| HN Mirror

Y	Hacker News new \| ask \| show \| jobs

by Gormo 59 days ago

> The camera analogy is a good one but I have never had a camera that had every great picture somebody else had taken, plus every work of art, baked into it.

I've never had an LLM that had any of that baked into it either. LLMs just have token correlations trained on those works. Trying to get an LLM to output the data it was trained on verbatim is something I'd expect to be heading into monkeys-on-typewriters territory. "Write something in the style of Shakespeare" and "give me the original text of Hamlet" are two very different things.

> I agree with the framing of the AI as a tool not an autonomous entity. The thing is, to me, it is exactly that framing that makes it so the use of that tool means "copying" more than it means "learning and taking inspiration and creating new art", because who is doing the learning and being inspired?

It's not learning or taking inspiration, though.

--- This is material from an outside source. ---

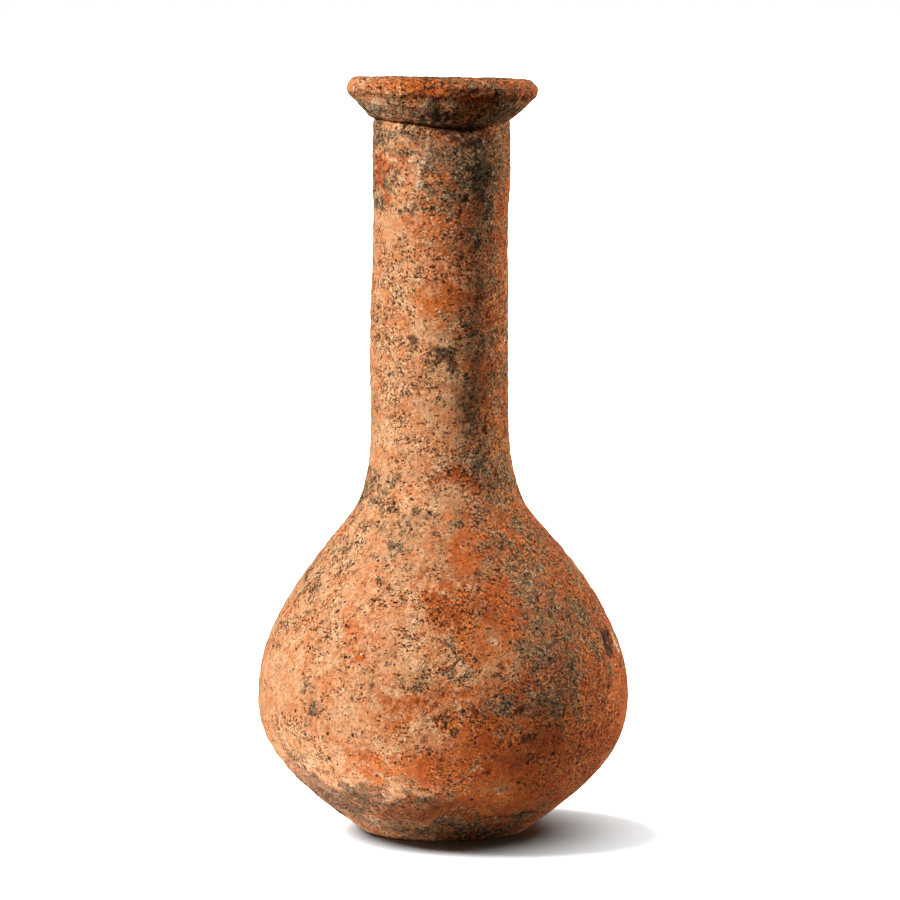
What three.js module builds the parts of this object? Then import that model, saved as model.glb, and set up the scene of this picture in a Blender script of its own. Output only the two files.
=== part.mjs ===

It's just making statistical inferences based on token correlations. Whether or not that's analogous to how humans learn is something I think is a metaphysical question that is of little practical relevance. The fact remains that LLMs are not human, have no intentions of their own, do not exercise any kind of agency despite how often people employing the misnomer "agentic", and are ultimately glorified statistical models.

The LLM is a tool that extends human capacities in the same way as any other mathematical framework or technological device.

> I think of a trained AI like a lossy, highly compressed copy of its training data set.

I've seen a few people in this thread make that argument, but I just can't agree with it. It's not compression, lossy or lossless, which aims to deterministically encode a representation of the specific input data. The training data is analogous to the sample set used in a regression analysis to generate a polynomial function -- it's not valid to treat the output from any application of that polynomial as a copy of the original sample data.